On the facts and circumstance of the case, first proviso to Section 143 (1) mandates that "no such adjustments shall be made unless an intimation is given to the assessee of such adjustments either in writing or in electronic mode" and, "the response received from the assessee, if any. shall be considered before making any adjustment," The Learned National Faceless Appeal Centre (NFAC) confirmed the view of the Centralized Processing Centre (CPC) without following the provision of the Act, hence, the adjustment/disallowance of PF and ESIC in intimation u/s.143(1) of the Act is not valid which is directed to be deleted.
II. Disallowance / Adjustment of Rs.1,05,44,018/- PF and ESIC payment was made before filing of return may be directed to be deleted.
The Learned National Faceless Appeal Centre (NFAC) erred in confirming the disallowance of Rs.1,05,44,018/- on account of PF and ESIC
The Learned National Faceless Appeal Centre (NFAC) relied on the newly amended provisions of the section 36(1)(va) and section 43B and held that said delayed payment is not allowable to the appellant, without appreciating that, the disallowance is made for AY 2019-20 (FY 2018- 19). The said newly amended provision is applicable prospectively w.e.f. 01/04/2021, therefore said amendment is not applicable to the appellant, hence disallowance confirmed by the (NFAC) may be deleted.
The Learned National Faceless Appeal Centre (NFAC) erred in not following the jurisdictional High Court decision and Tribunal wherein the court held that payment made before due date of filing of filing of return is allowable as deduction.
The appellant craves leave to add, amend, alter or delete any of the above grounds of appeal.”
Brief facts of the case shows that assessee is a private limited company engaged in the business of beach safety and lifeguard services.

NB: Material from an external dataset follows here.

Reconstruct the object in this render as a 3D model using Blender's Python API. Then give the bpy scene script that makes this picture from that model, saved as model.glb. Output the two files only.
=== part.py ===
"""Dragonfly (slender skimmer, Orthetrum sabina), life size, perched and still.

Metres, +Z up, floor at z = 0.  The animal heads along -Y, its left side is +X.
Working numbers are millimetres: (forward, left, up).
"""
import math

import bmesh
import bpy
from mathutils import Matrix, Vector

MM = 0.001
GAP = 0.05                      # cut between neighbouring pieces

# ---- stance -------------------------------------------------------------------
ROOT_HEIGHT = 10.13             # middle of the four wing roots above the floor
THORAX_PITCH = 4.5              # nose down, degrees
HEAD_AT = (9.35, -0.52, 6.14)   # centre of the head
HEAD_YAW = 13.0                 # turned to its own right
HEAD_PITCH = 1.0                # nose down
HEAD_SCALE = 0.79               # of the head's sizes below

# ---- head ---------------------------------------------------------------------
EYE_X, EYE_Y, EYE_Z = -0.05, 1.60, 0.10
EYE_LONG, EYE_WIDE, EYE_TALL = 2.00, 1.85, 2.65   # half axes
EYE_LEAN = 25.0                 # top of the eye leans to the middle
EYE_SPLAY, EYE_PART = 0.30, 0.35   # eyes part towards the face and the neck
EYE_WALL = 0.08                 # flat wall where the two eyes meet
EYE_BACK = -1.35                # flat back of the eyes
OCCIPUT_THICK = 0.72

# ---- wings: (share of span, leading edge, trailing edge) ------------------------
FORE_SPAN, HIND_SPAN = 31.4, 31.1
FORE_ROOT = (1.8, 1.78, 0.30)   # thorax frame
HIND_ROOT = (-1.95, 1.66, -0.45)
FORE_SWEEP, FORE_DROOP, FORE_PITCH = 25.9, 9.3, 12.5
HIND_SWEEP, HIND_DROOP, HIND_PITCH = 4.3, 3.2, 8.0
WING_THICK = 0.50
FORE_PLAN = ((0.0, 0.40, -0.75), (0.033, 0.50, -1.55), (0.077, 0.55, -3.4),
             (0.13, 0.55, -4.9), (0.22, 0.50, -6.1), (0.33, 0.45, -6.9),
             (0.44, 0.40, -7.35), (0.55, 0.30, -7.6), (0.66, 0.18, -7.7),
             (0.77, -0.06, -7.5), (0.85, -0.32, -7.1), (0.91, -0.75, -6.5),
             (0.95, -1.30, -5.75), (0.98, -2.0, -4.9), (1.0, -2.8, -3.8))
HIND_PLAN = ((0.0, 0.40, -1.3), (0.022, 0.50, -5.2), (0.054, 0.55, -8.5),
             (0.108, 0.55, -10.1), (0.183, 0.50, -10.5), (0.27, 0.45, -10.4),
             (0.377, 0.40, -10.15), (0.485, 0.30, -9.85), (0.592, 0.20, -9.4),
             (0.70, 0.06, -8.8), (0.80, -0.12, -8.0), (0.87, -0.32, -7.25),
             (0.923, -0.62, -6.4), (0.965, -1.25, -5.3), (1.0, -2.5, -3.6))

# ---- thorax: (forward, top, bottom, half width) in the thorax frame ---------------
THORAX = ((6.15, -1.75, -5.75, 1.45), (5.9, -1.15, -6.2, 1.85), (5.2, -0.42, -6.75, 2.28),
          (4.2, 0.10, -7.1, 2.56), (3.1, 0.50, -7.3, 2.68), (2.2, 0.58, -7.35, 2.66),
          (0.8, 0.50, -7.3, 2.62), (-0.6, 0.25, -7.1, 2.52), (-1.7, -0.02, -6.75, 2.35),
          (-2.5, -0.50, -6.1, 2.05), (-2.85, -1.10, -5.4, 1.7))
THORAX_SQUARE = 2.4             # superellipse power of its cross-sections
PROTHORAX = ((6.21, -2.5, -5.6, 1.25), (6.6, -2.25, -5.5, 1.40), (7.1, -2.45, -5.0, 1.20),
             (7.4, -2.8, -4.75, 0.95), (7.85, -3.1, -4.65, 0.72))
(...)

It filed its return of income on 22nd October, 2019 declaring total income of ₹235,27,317/–. The return of the assessee was processed under section 143 (1) of the Act. In the intimation under section 143 (1) of the Act dated 7th May, 2020 sum of ₹105,44,018/– was disallowed, being sum received from employees and not credited to the account of the provident fund authorities before the due date prescribed according to the provident fund Act or respective acts . As
Later on, against the decision of the learned CIT (A) the appeal was preferred before the coordinate bench in ITA No. 1076/Mum/2022, wherein the order was passed on 30th June, 2022 allowing the appeal of the assessee and the disallowance under section 36 (1)(va) on account of employees contribution to provident fund and ESIC was deleted.
Subsequent to that the learned Assessing Officer preferred Miscellaneous Application in MA No. 42/Mum/2023 stating that after the decision of the honorable Supreme Court in case of checkmate services private limited Vs. CIT in Civil Appeal Number 2833 of 2016 dated 12th October, 2022 the order of the coordinate bench allowing the relief of ₹105,44,018/– deleting disallowance under section 36(1)(va) of the Act is erroneous and requires to be rectified. Consequently, MA No. 42/Mum/2023 was decided by the coordinate bench on 25th May, 2023 recalling order passed by the coordinate bench on 30th June, 2022. Therefore, now this is a recalled appeal to be decided.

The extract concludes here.